3. Decide how fast you want your food to cook or reheat

If you’re looking for a fast-cooking microwave, look at the wattage. Most microwave ovens sit somewhere between 600-1,200 watts. Higher wattage means power, and the more powerful the microwave is, the faster and more evenly your food will cook and heat. Larger microwave ovens typically offer higher wattage than smaller ones. Cheaper versions have 700 or lower watts, so it will take more time to cook and will less likely to heat your food evenly. Of course, high-powered microwave ovens will cost more.
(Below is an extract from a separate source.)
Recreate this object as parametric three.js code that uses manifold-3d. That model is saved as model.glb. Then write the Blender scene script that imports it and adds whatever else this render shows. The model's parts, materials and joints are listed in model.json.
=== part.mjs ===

4. Look for essential features

Microwaves share many common functions, so look for one that offers the most important features for you. The essential feature for microwaves are the cook time, power level, timer and defrost. Many microwaves have preset cooking modes so you only need to press a button to automatically cook a certain dish. Common preset modes include beverage, pizza, popcorn, baked potato, frozen dinner, and reheat. Besides these default settings, here are some of the other features a microwave can offer:

  • Auto cook – The auto cook option makes cooking with a microwave surprisingly simpler. This option lets the microwave oven to automatically set the time and power configuration to cook the food according to type and the weight of food. All you need to do is to specify the dish type and that’s it.
  • Child lock – If you have small children in your home, they may accidentally put their hand in the microwave while it is working. Some microwave ovens have the child lock feature in which the lock is facilitated with a password.
  • Rotisserie – Some microwave ovens can accommodate rotisserie grilling accessories, while some offers it with the microwave package. This feature is found in convection microwave ovens.
  • Broil – Some manufacturers include features that mimic what is offered by full-sized ovens, like a broiler. It’s good to choose a microwave with this feature for finishing off a dish, or when cooking food which you’d prefer to use direct heat.
  • Inverter technology – Inverter technology is available in some high-end microwave models. It lets the microwave actually cook at different power levels. When you set it to 50% power, most microwave ovens actually switch between 100% power level to no power to get an average of 50. With an inverter, the microwave can work at the set power level more efficiently, resulting to evenly simmered and defrosted food.